The Wheel Force Function is the total force generated by each wheel on a drive train due to its rotation and friction between the traction line. It represents the effective force that propels the vehicle forward.

2. How Does the Calculator Work?

The calculator uses the Wheel Force Function formula:

\[ F_w = \frac{i \times i_o \times \tau_e}{2 \times r_w} \]

Where:

\( F_w \) — Wheel Force Function (N)
\( i \) — Gear Ratio of Transmission (unitless)
\( i_o \) — Gear Ratio of Final Drive (unitless)
\( \tau_e \) — Engine Torque (N·m)
\( r_w \) — Radius of Wheel (m)

Explanation: The formula calculates the force generated at each wheel by considering the torque multiplication through the transmission and final drive gears, divided by the wheel radius.

3. Importance of Wheel Force Function Calculation

Details: Calculating wheel force is essential for vehicle performance analysis, traction control systems design, and understanding the vehicle's acceleration capabilities and maximum tractive effort.

4. Using the Calculator

Tips: Enter gear ratios (unitless values), engine torque in N·m, and wheel radius in meters. All values must be positive numbers greater than zero.

5. Frequently Asked Questions (FAQ)

Q1: What is the significance of the gear ratios in this calculation?
A: Gear ratios determine how much the engine torque is multiplied before reaching the wheels, directly affecting the wheel force.

Q2: Why is the wheel radius in the denominator?
A: Torque is force multiplied by distance. A larger wheel radius means the same torque produces less force at the wheel-road interface.

Q3: Does this calculation account for efficiency losses?
A: The basic formula assumes ideal conditions.
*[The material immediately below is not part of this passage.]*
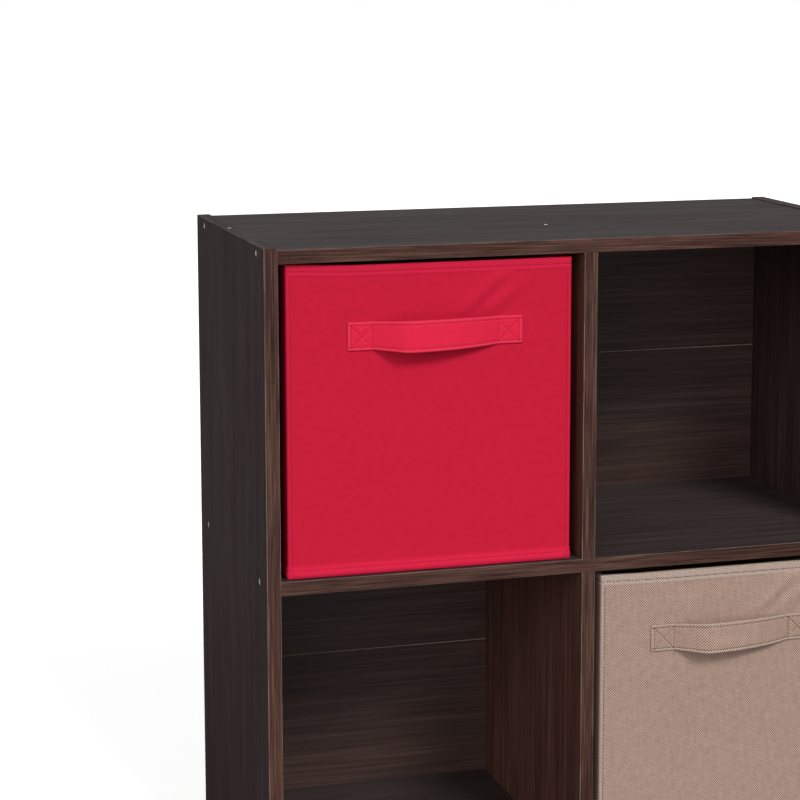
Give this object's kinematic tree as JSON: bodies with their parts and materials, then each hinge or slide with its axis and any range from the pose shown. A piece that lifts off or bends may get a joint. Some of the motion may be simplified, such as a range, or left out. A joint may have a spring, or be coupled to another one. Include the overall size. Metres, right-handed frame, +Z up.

In practice, drivetrain efficiency losses (typically 10-15%) should be considered for accurate results.

Q4: How does wheel force relate to vehicle acceleration?
A: Wheel force minus resistance forces (aerodynamic, rolling) equals the net force available for acceleration (F = ma).

Q5: Can this formula be used for both front and rear wheel drive vehicles?
A: Yes, the formula applies to any driven wheel, though different wheels may have different gear ratios in some drivetrain configurations.